What the task requires: The lines to be extracted run from the start of the listing through the line containing "and ramp a list"; copy them exactly and nothing else.

Data provided:
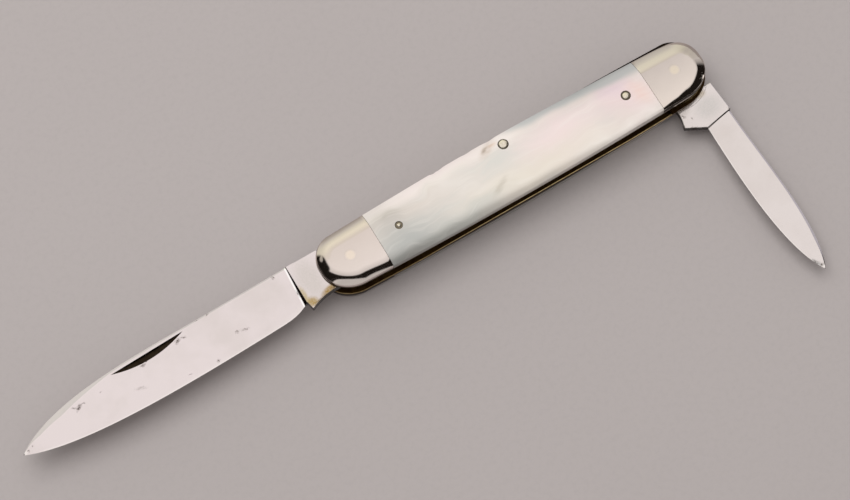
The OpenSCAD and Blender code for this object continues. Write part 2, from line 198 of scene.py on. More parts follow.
class Nodes:
    """A node tree, and what the finishes draw into it."""

    # The setting of each kind of node that follows the colon of its name
    modes: dict[str, str] = {
        "Math": "operation",
        "VectorMath": "operation",
        "MapRange": "interpolation_type",
        "Mapping": "vector_type",
        "Mix": "data_type",
    }

    def __init__(self, tree: bpy.types.NodeTree) -> None:
        """Start with an empty tree."""
        self.tree = tree
        tree.nodes.clear()

    def add(self, kind: str, *values: object, out: int | None = 0, **settings: object) -> object:
        """Add a node with its settings and its links.

        Args:
            kind: The node's type without its ShaderNode prefix, and after a colon its mode.
            values: For each input in turn a value, a socket to link from, or None to leave it.
            out: Number of the output to return, or None for the node itself.
            settings: Properties of the node; sockets is a dict of inputs by number or name,
                and ramp a list of places and hex colours for a colour ramp.

        Returns:
            The node's output socket, or the node.
        """
        kind, _, mode = kind.partition(":")
        node = self.tree.nodes.new("ShaderNode" + kind)
        if mode:
            settings[self.modes[kind]] = mode
        sockets = dict(enumerate(values)) | settings.pop("sockets", {})
        stops = settings.pop("ramp", ())
        for name, value in settings.items():
            setattr(node, name, value)
        for _ in stops[2:]:
            node.color_ramp.elements.new(1.0)
        for i, (place, colour) in enumerate(stops):
            stop = node.color_ramp.elements[i]
            stop.position, stop.color = place, linear(colour)
        for key, value in sockets.items():
            if isinstance(value, bpy.types.NodeSocket):
                self.tree.links.new(value, node.inputs[key])
            elif value is not None:
                node.inputs[key].default_value = linear(value) if isinstance(value, str) else value
        return node if out is None or not node.outputs else node.outputs[out]

    def stained(self, mask: object, strength: float, colour: object, stain: str) -> object:
        """Mix a stain's colour in where a mask is set.

        Args:
            mask: Socket of the mask.
            strength: Share of the stain where the mask is 1.
            colour: Socket or hex value of the colour beneath.
            stain: Hex value of the stain.

        Returns:
            Socket of the mixed colour.
        """
        factor = self.add("Math:MULTIPLY", mask, strength)
        return self.add("Mix:RGBA", sockets={0: factor, 6: colour, 7: stain}, out=2)

    def patch(self, place: object, where: Sequence[float], soft: float) -> object:
        """Mask of one soft oval patch, seen through the piece's thickness.

        Args:
            place: Socket of the place in millimetres.
            where: X, Y, half length, half width and turn in degrees.
            soft: Share of the patch over which it fades, up to 1.

        Returns:
            Socket that is 1 in the middle of the patch and 0 outside.
        """
        x, y, long, wide, turn = where
        flat = self.add("VectorMath:MULTIPLY", place, (1, 1, 0))
        turned = (0, 0, math.radians(turn))
        local = self.add("Mapping:TEXTURE", flat, (x, y, 0), turned, (long, wide, 1))
        far = self.add("VectorMath:LENGTH", local, out=1)
        return self.add("MapRange:SMOOTHSTEP", far, 1 - soft, 1.0, 1.0, 0.0)


# Finishes


# Depth of the finest scratches, in metres
SCRATCH = 0.02 * MM


@dataclass(frozen=True)
class Finish:
    """A finish, drawn in millimetres of the piece's own place."""

    name: str

    def surface(self, nodes: Nodes, place: object) -> dict[str, object]:
        """Draw the finish: each finish has its own.

        Args:
            nodes: The material's node tree.
            place: Socket of the place in millimetres.

        Returns:
            What the shader's sockets get.
        """
        raise NotImplementedError

    def build(self) -> bpy.types.Material:
        """Make the material.

        Returns:
            The finished material.
        """
        material = bpy.data.materials.new(self.name)
        material.use_nodes = True
        nodes = Nodes(material.node_tree)
        place = nodes.add("VectorMath:MULTIPLY", nodes.add("TexCoord", out=3), (1 / MM,) * 3)
        shader = nodes.add("BsdfPrincipled", sockets=self.surface(nodes, place))
        nodes.add("OutputMaterial", shader)
        return material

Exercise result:
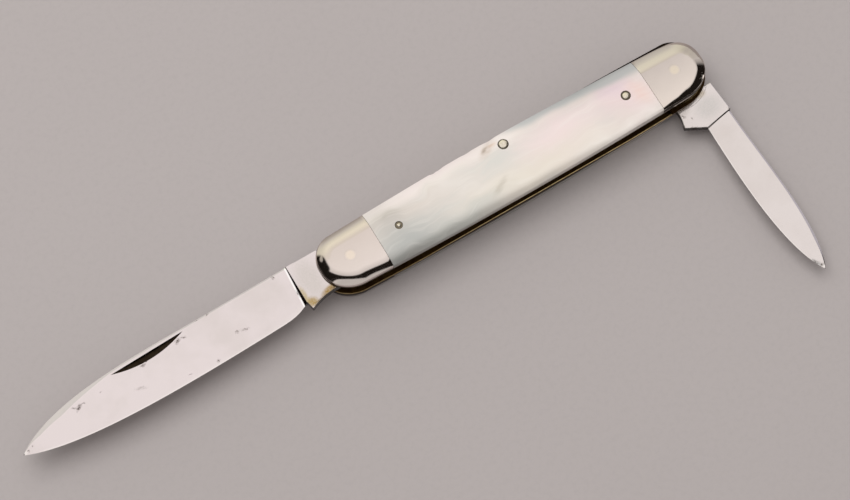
The OpenSCAD and Blender code for this object continues. Write part 2, from line 198 of scene.py on. More parts follow.
class Nodes:
    """A node tree, and what the finishes draw into it."""

    # The setting of each kind of node that follows the colon of its name
    modes: dict[str, str] = {
        "Math": "operation",
        "VectorMath": "operation",
        "MapRange": "interpolation_type",
        "Mapping": "vector_type",
        "Mix": "data_type",
    }

    def __init__(self, tree: bpy.types.NodeTree) -> None:
        """Start with an empty tree."""
        self.tree = tree
        tree.nodes.clear()

    def add(self, kind: str, *values: object, out: int | None = 0, **settings: object) -> object:
        """Add a node with its settings and its links.

        Args:
            kind: The node's type without its ShaderNode prefix, and after a colon its mode.
            values: For each input in turn a value, a socket to link from, or None to leave it.
            out: Number of the output to return, or None for the node itself.
            settings: Properties of the node; sockets is a dict of inputs by number or name,
                and ramp a list of places and hex colours for a colour ramp.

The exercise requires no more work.